In the EventFrequency.java file, you need to add code to the main method to do the following steps in the following order (where indicated by the comments in the code itself):
- Declare an integer array named “counts” with a size equal to 3 * lambda + 1. Each integer element in this array will contain the count of occurrences of that number of events in the observed time intervals. For example, if 4 was the number of events in 26 of the observed time intervals, the array element “counts” will contain the integer value 26. The lowest element in the array that you will use is “counts” and the highest element in the array that you will use is “counts[counts.length - 1]”.
- Execute a loop to initialize the value of all elements in the array from 0 through counts.length-1 to zero. If we are going to start counting the number of times a particular event occurs, we want to start all of our counts at zero.
- Using the user entered number of time intervals to observe (times), execute a loop. Each time through this loop, your code gets a value of k using the myDist getValue() method and increments the value of the kth element in the counts array.
- Now calculate the frequency of occurrence of zero events and lambda events. The counts array element contains a count of the number of times there was a zero number of events. Divide that number by the number of time intervals (times) to get the frequency. Do the same for the array element that contains the count of the number of times that lambda events occurred. Be sure to cast your data from integer to float or double to perform this calculation since the frequency values will all be between 0 and 1. (If you do the division in integer arithmetic, all answers will come out to be 0 due to the truncation of the fractional parts.)

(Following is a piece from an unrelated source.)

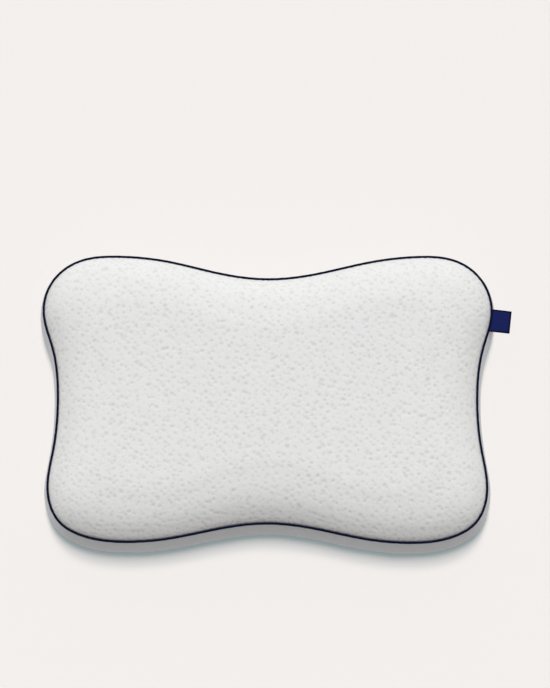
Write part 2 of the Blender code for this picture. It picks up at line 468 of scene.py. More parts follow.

- It’s nice to see values for these two numbers of events, but it would also be nice to display the data visibly to allow a user to observe the pattern of the frequencies for the number of events.

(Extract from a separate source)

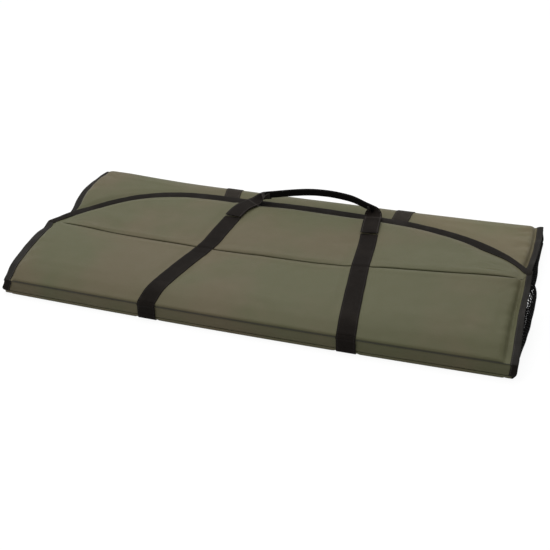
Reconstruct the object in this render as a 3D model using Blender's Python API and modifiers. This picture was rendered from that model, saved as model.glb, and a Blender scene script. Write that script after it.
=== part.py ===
"""Folded unhooking mat: a padded base, two padded walls with arched cover flaps, net ends and webbing.

The mat lies folded as it is carried. Its length runs along X, its front faces -Y and it stands on Z = 0.
The rear wall is folded in first with its cover flap lying forward on the base, then the front wall is
folded over it with its own flap lying back over the rear wall. Lengths are in metres.
"""

from dataclasses import dataclass
from math import atan2, cos, pi, sin, sqrt
from typing import Callable

import bmesh
import bpy
from mathutils import Vector

# Driving sizes of the whole mat
mat_length = 1.050
mat_width = 0.500
base_height = 0.0255
crease_height = 0.0345
wall_depth = 0.215
flap_depth = 0.205

# Cloth, foam and the gaps between layers
skin = 0.0010
clearance = 0.0003
layer_gap = 0.0005
wall_foam = 0.0119
flap_foam = 0.0039
seam_height = 0.0505

# Sewn hems and the tape folded round them
tape_width = 0.0150
tape_thickness = 0.0008
tape_roll = 0.0006
hem_width = 0.0165
crease_hem = 0.0040
hinge_slit = 0.0010
arch_tape_slack = 0.0004

# Padding steps, measured in from a hem
first_step = 0.0040
second_step = 0.0160
third_step = 0.0400
first_puff_share = 0.55
second_puff_share = 0.84
third_puff_share = 0.95
flap_end_step = 0.0800
flap_crown_step = 0.1200

# Folding creases and seams
crease_ramp = 0.0550
seam_rise_length = 0.0250
seam_fall_length = 0.0300
seam_pinch = 0.0100

# Base tray and spines
lip_height = 0.0080
lip_chamfer = 0.0015
lip_gap = 0.0008
channel_side_gap = 0.0012
channel_step = 0.0015
liner_lip_height = 0.0120
liner_corner = 0.0030
base_end_slope = 0.0400
spine_hollow = 0.0004
spine_tape_foot = 0.0010

# Webbing
webbing_width = 0.0380
webbing_thickness = 0.0014
strap_spacing = 0.4140
strap_offset = 0.0145
strap_left_draw_share = 0.225
strap_right_draw_share = 0.100
webbing_slit = 0.0020

# Front handle, as it lies back over the rear wall
handle_sewn_length = 0.1320
handle_web_start = 0.0012
handle_web_length = 0.0900
handle_web_run_shares = (0.0, 0.33, 0.62, 0.80, 0.92, 1.0)
handle_web_rise = 0.0068
handle_web_rise_shares = (0.0, 0.0, 0.08, 0.30, 0.68, 1.0)
handle_web_turn = 0.0250
handle_web_width_shares = (1.0, 1.0, 1.0, 0.94, 0.78, 0.58)
grip_height = 0.0170
grip_thickness = 0.0046
grip_lean = 0.0040
grip_edge = 0.0014
grip_rise = 0.0175
grip_end_share = 0.25

# Rear handle, pressed flat between the layers
rear_handle_reach = 0.0780
rear_grip_width = 0.0190
rear_grip_thickness = 0.0030

# Net ends
net_wire = 0.0015
net_bulge_front = 0.0145
net_bulge_rear = 0.0040
net_inset = 0.0060
net_margin = 0.0120
net_cell = 0.0078

# Counts and plain shares
arch_power = 4
arch_round_share = 0.8
arch_overrun = 0.0040
slope_step = 0.0010
wall_middle_column_count = 1
wall_middle_row_count = 2
flap_middle_column_count = 7
flap_middle_row_count = 1
net_row_count = 3
grip_step_count = 16
sharp_angle = pi / 4

half_length = mat_length / 2
half_width = mat_width / 2
hem_stack = 2 * skin + clearance
crease_y = half_width - skin / 2

# Heights of the folded layers, from the base upwards
tape_stack = clearance + arch_tape_slack + tape_thickness
rear_floor = base_height + layer_gap + tape_stack
rear_wall_top = rear_floor + hem_stack + wall_foam + 2 * clearance
rear_flap_top = rear_floor + hem_stack + flap_foam + 2 * clearance
front_flap_floor = rear_wall_top + clearance + webbing_thickness + layer_gap + tape_stack
front_wall_floor = (
    rear_flap_top + 2 * clearance + webbing_thickness + rear_grip_thickness + layer_gap
)
crease_floor = crease_height - hem_stack
seam_floor = seam_height - hem_stack
seam_y = crease_y - wall_depth
handle_pivot = handle_sewn_length - seam_y
front_flap_top = front_flap_floor + hem_stack + flap_foam + 2 * clearance
web_drop = clearance + webbing_thickness / 2
handle_pivot_height = front_flap_top + 2 * clearance + webbing_thickness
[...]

- Finally, your EventFrequency code instantiates an object of Histogram class and passes the array of counts, the limits of the indices to draw, and the maximum length of the bars desired as parameters to the Histogram constructor method. For the maximum length of the bars calculate the value as 100 times counts[lambda] divided by times . Be careful to avoid integer truncation while doing the division but you will need to cast the value to an int afterwards. Then, it calls the Histogram object’s two draw methods.

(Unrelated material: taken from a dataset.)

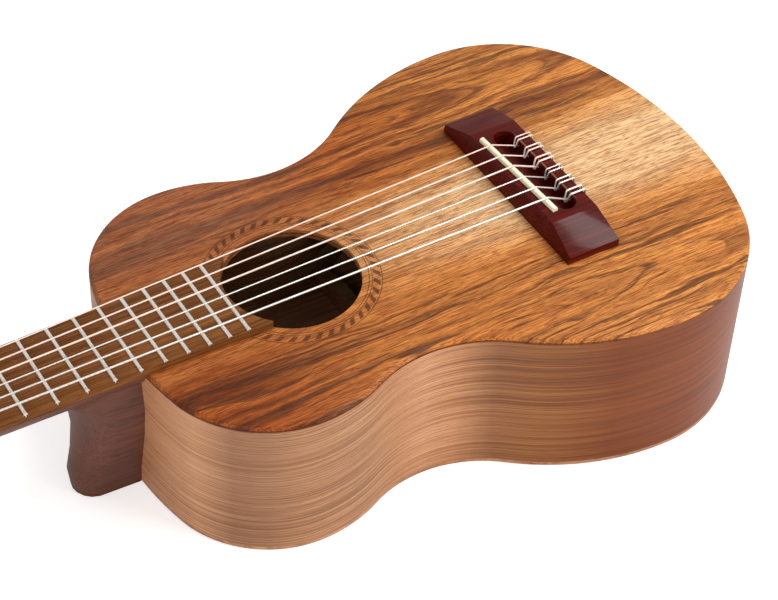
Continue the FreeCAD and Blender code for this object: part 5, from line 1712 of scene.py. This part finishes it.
@dataclass
class Studio:
    """Camera, floor, lamps and sky."""

    focal: float = 103.13
    sensor: float = 36.0
    place: tuple[float, float, float] = (-495.964, -664.768, 732.541)
    right: tuple[float, float, float] = (0.85797615, -0.51279361, 0.03032549)
    down: tuple[float, float, float] = (-0.34078517, -0.61236781, -0.71335204)
    forward: tuple[float, float, float] = (0.38437272, 0.60170456, -0.70014944)
    sky: float = 0.62
    floor_size: float = 12.0
    floor_gap: float = 0.0002
    floor_grey: float = 0.86
    floor_glow: float = 0.5
    aim: tuple[float, float, float] = (-0.05, 0, 0.05)

    def build(self) -> None:
        """Sets up everything round the object."""
        self.camera()
        self.floor()
        self.lamps()
        self.world()
        bpy.context.scene.view_settings.view_transform = "Standard"

    def camera(self) -> None:
        """The camera, solved from the photograph in the playing frame."""
        data = bpy.data.cameras.new("camera")
        data.lens, data.sensor_width, data.sensor_fit = self.focal, self.sensor, "HORIZONTAL"
        data.clip_start, data.clip_end = 0.02, 20.0
        camera = bpy.data.objects.new("camera", data)
        bpy.context.scene.collection.objects.link(camera)
        rows = (self.right, [-part for part in self.down], [-part for part in self.forward])
        axes = Matrix(rows).transposed().to_4x4()
        camera.matrix_world = SETTLED @ Matrix.Translation(Vector(self.place) * MM) @ axes
        bpy.context.scene.camera = camera

    def floor(self) -> None:
        """A pale floor that keeps the object's shadow."""
        deselect()
        bpy.ops.mesh.primitive_plane_add(size=self.floor_size, location=(0, 0, -self.floor_gap))
        floor = bpy.context.active_object
        floor.name = "floor"
        made = bpy.data.materials.new("floor_white")
        made.use_nodes = True
        graph = Graph(made.node_tree)
        end = graph.node("ShaderNodeOutputMaterial")
        plain = graph.node("ShaderNodeBsdfDiffuse")
        plain.inputs["Color"].default_value = (self.floor_grey,) * 3 + (1,)
        glow = graph.node("ShaderNodeEmission")
        path = graph.node("ShaderNodeLightPath")
        seen = graph.times(path.outputs["Is Camera Ray"], self.floor_glow)
        graph.feed(glow.inputs["Strength"], seen)
        both = graph.node("ShaderNodeAddShader")
        graph.feed(both.inputs[0], plain.outputs[0])
        graph.feed(both.inputs[1], glow.outputs[0])
        graph.feed(end.inputs["Surface"], both.outputs[0])
        floor.data.materials.append(made)

    def _lamp(self, name: str, watts: float, size: float, place: Sequence[float]) -> None:
        """One soft square lamp, turned to the object.

        Args:
            name: Its name.
            watts: Its power.
            size: Its side in metres.
            place: Where it hangs, in metres.
        """
        data = bpy.data.lights.new(name, "AREA")
        data.energy, data.size = watts, size
        lamp = bpy.data.objects.new(name, data)
        bpy.context.scene.collection.objects.link(lamp)
        lamp.location = place
        lamp.rotation_mode = "QUATERNION"
        lamp.rotation_quaternion = (Vector(self.aim) - Vector(place)).to_track_quat("-Z", "Y")

    def lamps(self) -> None:
        """A key from the right front, a soft box overhead and a weak lamp from the left."""
        self._lamp("key", 19.0, 0.9, (0.95, -1.15, 1.1))
        self._lamp("overhead", 11.0, 0.5, (0.62, 0.06, 1.45))
        self._lamp("side", 8.0, 0.8, (-1.3, -0.9, 0.7))

    def world(self) -> None:
        """A sky that lights softly and shows white."""
        world = bpy.data.worlds.new("sky")
        bpy.context.scene.world = world
        world.use_nodes = True
        graph = Graph(world.node_tree)
        end = graph.node("ShaderNodeOutputWorld")
        path = graph.node("ShaderNodeLightPath")
        seen = graph.larger(path.outputs["Is Camera Ray"], path.outputs["Is Transmission Ray"])
        seen = graph.larger(seen, path.outputs["Is Glossy Ray"])
        strength = graph.plus(graph.times(seen, 1.0 - self.sky), self.sky)
        sky = graph.node("ShaderNodeBackground")
        graph.feed(sky.inputs["Strength"], strength)
        graph.feed(end.inputs["Surface"], sky.outputs[0])


def main() -> None:
    """Builds and dresses the instrument, then the studio."""
    logging.basicConfig(level=logging.INFO, format="%(name)s: %(message)s")
    SharedEffects().build()
    Carried().build()
    SoundBox(BodyPlan()).build()
    for piece in EASED:
        piece.build()
    strings = StringSet()
    strings.build()
    TuningMachines(strings).build()
    Studio().build()


if __name__ == "__main__":
    main()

- You must write the rest of the code in the Histogram constructor and the two Histogram class draw methods. Note that this class has nothing to do with the Arrivals specifically. The draw methods can draw histograms for any kind of data values that are passed to it in its parameter list. Hence, we use “neutral” names for all variables in the Histogram methods – not names like “events” that imply any such activity related to the process we have created for arrival times. The histogram draw method needs to do the following steps in the following order (where indicated by the comments in the code itself): In the Histogram constructor method, we need to initialize the instance variables from the supplied parameters. This code has been provided for you. You should study it and what it is doing to understand it. You need to write the rest of code for the constructor in steps 6 and 7 (below).
- 6. and 7. We may have very large values in the values array supplied as a parameter. Since we want to limit the size of the histogram bar graph to maxLength, we need to scale the data in the values array when we copy it into the instance copy of the data in the array. This consists of two loops. The first loop finds the largest value in the values array. (Declare, initialize, and use a variable named something like “maxValue”). The second loop multiplies each value in the values array by the max length we want for bars (maxLength) and divides by the largest value found (“maxValue”). Remember the limitations of multiplication and division for integer variables. You may need to cast the integer values to double for the calculation and cast the result back to integer to update the value in each counts array element with good “resolution”. You can also get good resolution by performing integer multiplications and divisions in the correct order. See if you can do that as it will have better run time performance.
- In the drawHor method, your code must draw a horizontal bar graph of the data in the values array. (See Sample Output) This will require two nested loops. The outer loop will be a scan through each element of the values array and the inner loop will print an asterisk from 1 through the value in the outer loop element of the values array. Print the values array integer at the end of each bar of asterisks.
- In the drawVer method, your code must draw a vertical bar graph of the data in the values array. (See Sample Output) This is a little trickier than the horizontal bar graph. You still need two nested loops. The outer loop will count down through all the values from maxLength to 1 to print each line. The inner loop will print a piece of each line for each value (index into the values array). If the count for the value is greater than or equal to the decreasing count of the outer loop, print an asterisk with a space on either side of it. If the count for the value is not greater than or equal to the value of the outer loop count, print an equivalent number of spaces to maintain the column alignment but not show the “bar” in this column.
See the sample output of the project: See image. See image.
For this project and all projects in this course, the memo.txt file that you upload to the turn-in system MUST BE A PLAIN TEXT FILE - NOT A WORD (.DOC or .RTF) FILE. On a Windows PC, I recommend that you use Notepad to create this file. On a MAC, you must use a suitable editor to create a plain text file. Write a report that answers the following questions:
- Lambda is the mean of the Poisson distribution, but it is also the variance of the distribution. (The variance is a measure of the “spread” for the distribution.) Run your EventFrequency program with three different values for lambda: 1, 4, and 10. What do you observe in the shape (the mean and the variance) of the three different distributions? Discuss and try to explain your observations.
- Each time you run the program with a large number of observed time intervals (e.g. >=1000), you get values close to the ideal Poisson distribution and the distribution shows very similar values from one run to the next. What happens when you run the program several different times with a small number of observed time intervals (e.g. <= 100 or <= 10)? Explain what is happening.